Les citoyens africains appellent de leurs vœux une refonte de l’architecture du FCSA par les gouvernements ; il faudrait selon eux élargir les mécanismes existants afin d’y inclure les propositions africaines, faire la place nécessaire à leurs institutions au sein du partenariat et exhorter la Chine à entreprendre des réformes pour rendre cette structure plus équitable.

The 2018 FOCAC summit.

Cérémonie d’ouverture du sommet FCSA 2018. (photo : Présidence de la République du Bénin)

Des voix africaines de plus en plus nombreuses s’élèvent pour une obligation de rendre des comptes, pour plus de transparence et un contrôle accru. Quoique les Africains ne soient pas défavorables à une hausse des investissements chinois et à un renforcement des capacités, ils demeurent préoccupés par le fait que des aspects essentiels de la relation Chine-Afrique restent dans l’ombre, pour le profit de quelques-uns, donnant ainsi prise à la corruption.

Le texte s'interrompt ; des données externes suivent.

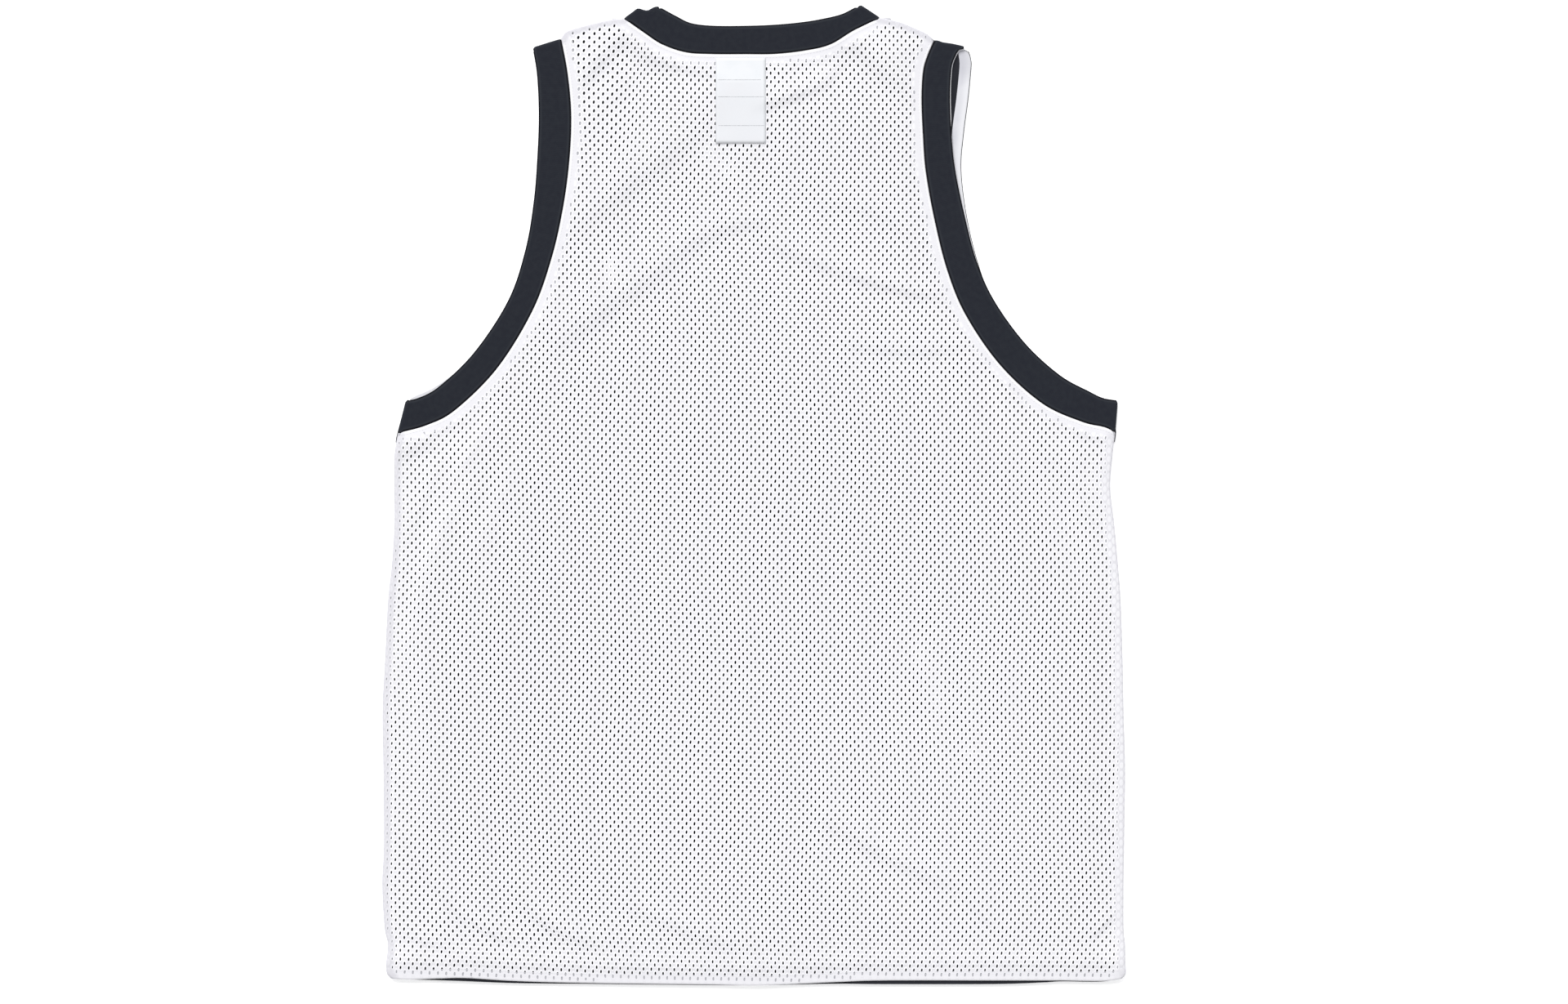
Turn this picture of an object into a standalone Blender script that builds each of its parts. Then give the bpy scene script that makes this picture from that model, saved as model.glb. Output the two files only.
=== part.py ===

Un tango, certes, se danse à deux, mais la population africaine cherche à peser sur ses élus pour leur demander de respecter les règles imposées aux acteurs chinois. Quoique jouissant d’une position nettement plus favorable, la Chine ne peut s’offrir le luxe d’ignorer ces réalités, qui jouent sensiblement sur son image et sur la manière dont ses intentions sont perçues et qualifiées, notamment au sein des pays en développement. Pour que le FCSA ait un impact positif sur la population africaine, il faut que les pouvoirs publics africains et chinois puissent être mis face à leurs responsabilités quant au fait de servir les intérêts des citoyens et soient contraints de démontrer en toute transparence que l’ensemble des accords conclus au FCSA vont dans ce sens.